Your task is to give the data again, exactly, with every line intact.

* Begin PROVIDED MATERIAL *

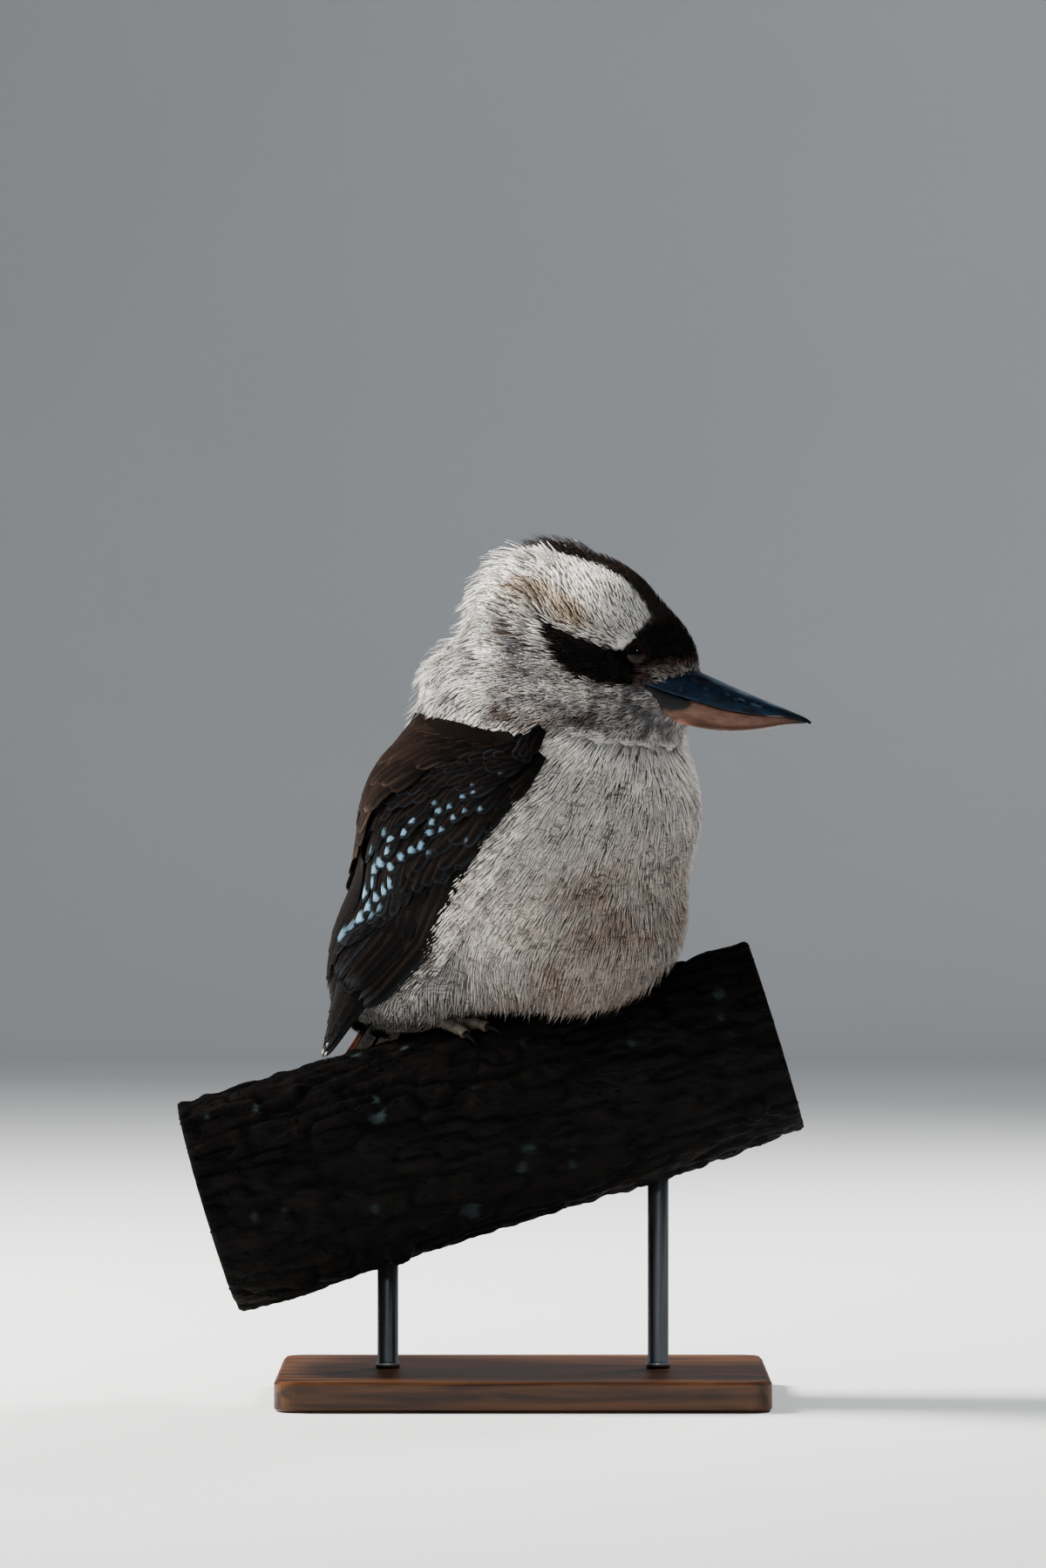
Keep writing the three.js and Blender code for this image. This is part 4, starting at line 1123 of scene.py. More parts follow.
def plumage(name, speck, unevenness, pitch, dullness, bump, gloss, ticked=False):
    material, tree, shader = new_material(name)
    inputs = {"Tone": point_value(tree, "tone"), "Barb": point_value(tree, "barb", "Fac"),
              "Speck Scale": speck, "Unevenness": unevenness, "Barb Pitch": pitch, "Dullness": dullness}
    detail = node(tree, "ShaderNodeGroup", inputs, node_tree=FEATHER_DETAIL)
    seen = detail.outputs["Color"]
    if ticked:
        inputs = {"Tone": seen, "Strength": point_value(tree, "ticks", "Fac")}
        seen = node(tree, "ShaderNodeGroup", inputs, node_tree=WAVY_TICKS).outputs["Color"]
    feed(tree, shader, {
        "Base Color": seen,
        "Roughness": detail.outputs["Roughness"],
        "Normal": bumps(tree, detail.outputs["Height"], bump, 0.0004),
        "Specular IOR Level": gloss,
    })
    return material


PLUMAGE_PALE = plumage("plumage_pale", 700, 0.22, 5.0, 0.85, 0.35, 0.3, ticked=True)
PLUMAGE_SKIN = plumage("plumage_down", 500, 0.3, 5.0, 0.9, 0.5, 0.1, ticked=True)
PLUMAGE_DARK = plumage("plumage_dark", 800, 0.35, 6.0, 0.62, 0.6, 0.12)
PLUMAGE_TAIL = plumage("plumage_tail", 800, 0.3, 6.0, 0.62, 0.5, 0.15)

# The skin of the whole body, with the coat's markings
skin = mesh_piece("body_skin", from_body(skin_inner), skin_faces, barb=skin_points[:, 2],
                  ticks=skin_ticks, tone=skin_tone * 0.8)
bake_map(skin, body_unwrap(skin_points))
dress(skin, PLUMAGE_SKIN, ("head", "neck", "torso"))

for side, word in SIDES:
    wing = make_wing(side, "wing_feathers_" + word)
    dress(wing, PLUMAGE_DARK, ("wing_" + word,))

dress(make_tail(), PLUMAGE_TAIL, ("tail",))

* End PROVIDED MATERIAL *

**OUTPUT OF THE EXERCISE**
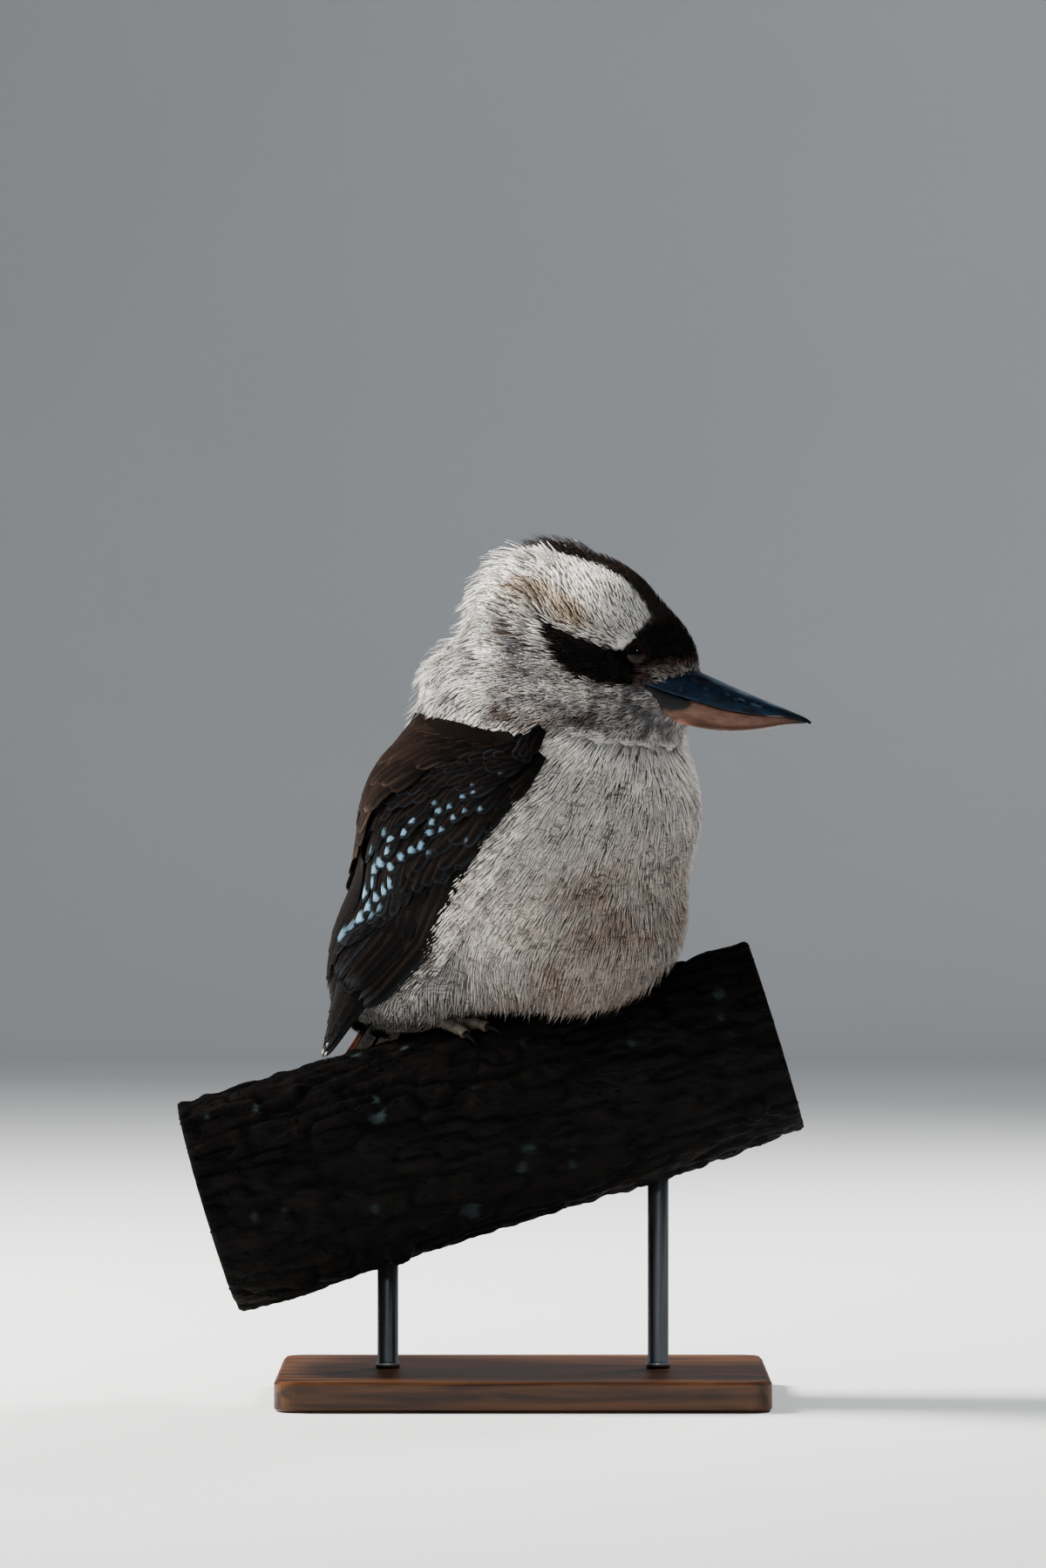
Keep writing the three.js and Blender code for this image. This is part 4, starting at line 1123 of scene.py. More parts follow.
def plumage(name, speck, unevenness, pitch, dullness, bump, gloss, ticked=False):
    material, tree, shader = new_material(name)
    inputs = {"Tone": point_value(tree, "tone"), "Barb": point_value(tree, "barb", "Fac"),
              "Speck Scale": speck, "Unevenness": unevenness, "Barb Pitch": pitch, "Dullness": dullness}
    detail = node(tree, "ShaderNodeGroup", inputs, node_tree=FEATHER_DETAIL)
    seen = detail.outputs["Color"]
    if ticked:
        inputs = {"Tone": seen, "Strength": point_value(tree, "ticks", "Fac")}
        seen = node(tree, "ShaderNodeGroup", inputs, node_tree=WAVY_TICKS).outputs["Color"]
    feed(tree, shader, {
        "Base Color": seen,
        "Roughness": detail.outputs["Roughness"],
        "Normal": bumps(tree, detail.outputs["Height"], bump, 0.0004),
        "Specular IOR Level": gloss,
    })
    return material


PLUMAGE_PALE = plumage("plumage_pale", 700, 0.22, 5.0, 0.85, 0.35, 0.3, ticked=True)
PLUMAGE_SKIN = plumage("plumage_down", 500, 0.3, 5.0, 0.9, 0.5, 0.1, ticked=True)
PLUMAGE_DARK = plumage("plumage_dark", 800, 0.35, 6.0, 0.62, 0.6, 0.12)
PLUMAGE_TAIL = plumage("plumage_tail", 800, 0.3, 6.0, 0.62, 0.5, 0.15)

# The skin of the whole body, with the coat's markings
skin = mesh_piece("body_skin", from_body(skin_inner), skin_faces, barb=skin_points[:, 2],
                  ticks=skin_ticks, tone=skin_tone * 0.8)
bake_map(skin, body_unwrap(skin_points))
dress(skin, PLUMAGE_SKIN, ("head", "neck", "torso"))

for side, word in SIDES:
    wing = make_wing(side, "wing_feathers_" + word)
    dress(wing, PLUMAGE_DARK, ("wing_" + word,))

dress(make_tail(), PLUMAGE_TAIL, ("tail",))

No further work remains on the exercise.